When it comes to getting involved in the community, there is certainly no shortage of opportunities available. Within the Faculty of Engineering itself, there are 40+ technical teams and social clubs that are always looking for new recruits, not to mention special events like competitions, hackathons and conferences you can participate in. There are also a wide range of clubs beyond Engineering available if you’re looking to diversify a bit. I wholeheartedly recommend getting involved in something. It’s a fantastic way to meet some great people, take a break from your work, and develop your interpersonal and management skills — which I would argue are more important than the skills you learn in the classroom.
A lot of my favourite moments here are from my involvement with different student groups. Each club or team offers something different, and has brought value to my life in a unique way. For example, I have been involved in the McMaster Engineering Musical since my first year. I have been a member of the band for 4 years which caters to my more creative side, and have also acted in a Producer role which gave me the opportunity to tackle a new project and develop skills in finance and project management that I otherwise wouldn’t have. While balancing extra activities with your coursework is no walk in the park, it’s worth it. It creates a more holistic experience and provides lasting memories. I had an all-expense-paid weekend trip where I was able to create life-lasting memories with a great group of gals, all because we were on the organizing committee for a student conference. (Side Note: The committee was entirely female, which was a pretty cool occurrence considering the need for women representation in engineering!)

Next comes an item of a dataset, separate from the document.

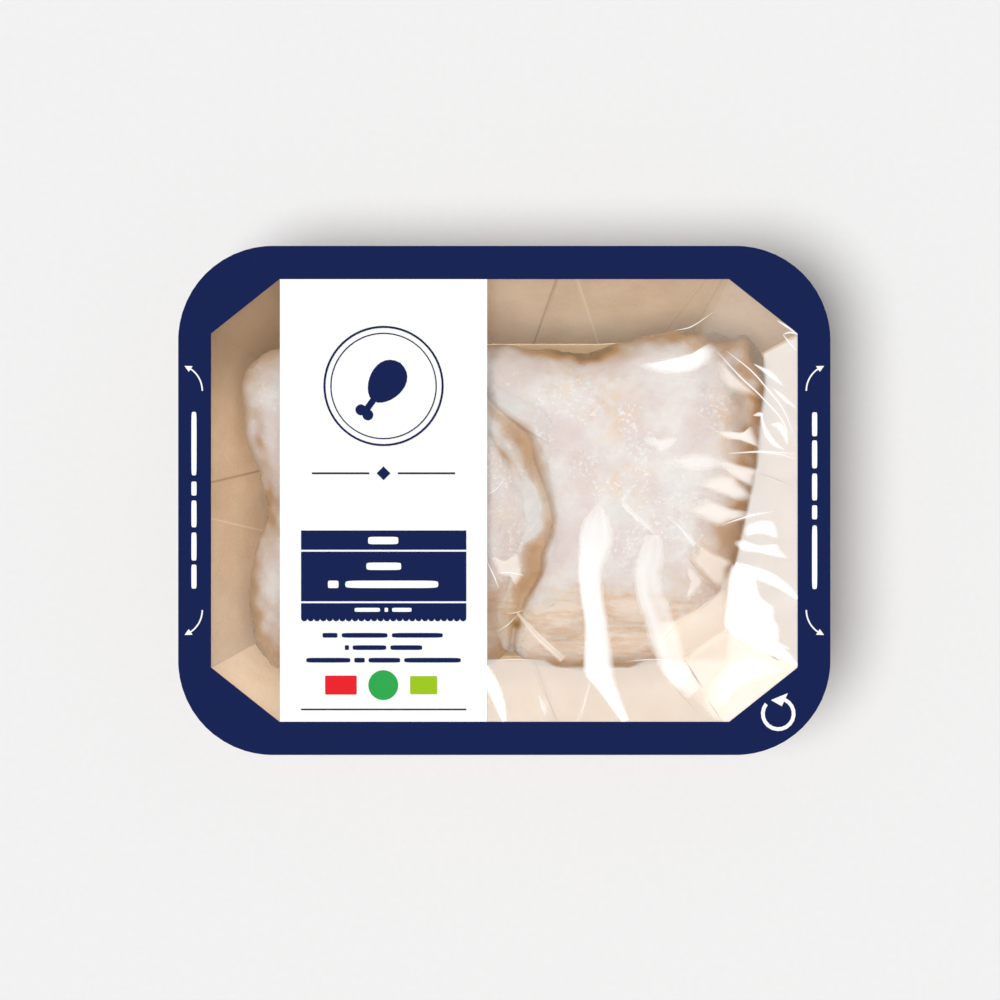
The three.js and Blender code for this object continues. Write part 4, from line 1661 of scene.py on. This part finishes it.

There are a lot of ways that you can “customize” your degree so that you get the most out of your time here. We often welcome new students to McMaster Engineering by saying “welcome to the next 4–7 years of your life!” I’ve had a couple jaws drop when I’ve said this, but it’s because everyone’s journey looks a little bit different here depending on their goals and interests. There are some wonderful departments who will work with you to help you achieve your goals, whatever that may be! The following is a list of some of the things you can tailor:
- Co-op! The co-op program is designed to be flexible so you’re able to pursue what you think would be most valuable to you. You can take a combination of co-op terms that are 4, 8, 12 or 16 months long in a variety of fields. You can take anywhere between 0 and — in the maximum case — 28 months of co-op. How and where you schedule your co-op is up to you!
- Course load! A full course load for engineering students tends to be 5–6 courses per term, which undoubtedly is a lot to handle. There are students who have reduced their course load for any number of reasons. Some work part-time, some want to have more time available to invest in extracurriculars, and some just want to spread out their courses to make their degree less stressful and more manageable. Whatever works for you!
- Minors! If you have another interest and want to pursue it at the university level, you can work with an advisor to try and incorporate it into your program. Depending on the minor and how many courses it requires, you may want to extend your degree to make it more manageable as well.
- In some cases, your major! It can be difficult to know which program is best for you, since that requires you to know what you want to do with your life at age 19. While Engineering and iBioMed have a general first year to give you more time to decide, you still may make the wrong choice (like I did). However it is possible to switch to a different engineering major should you find yourself in this position. I went into Mechanical Engineering in my 2nd year, and realized that it just wasn’t the program for me, so I submitted an application to switch into Engineering Physics — which I am now in my 4th year of. I think people are often scared of choosing the wrong program, but the fact of the matter is, it happens (and more often than you would think). Just take things as they come, and be sure to explore the options available to you.
All in all, when it comes to choosing a university there is no universal “right choice”. Each school is unique with what they offer, so it’s up to you to decide what’s important to you in your university experience and go from there. I have been very happy with my MacEng experience, and think the culture and support in our faculty foster a great learning and playing environment. I’m very happy with my decision to come to McMaster, and am sure you will make the choice that is best for you!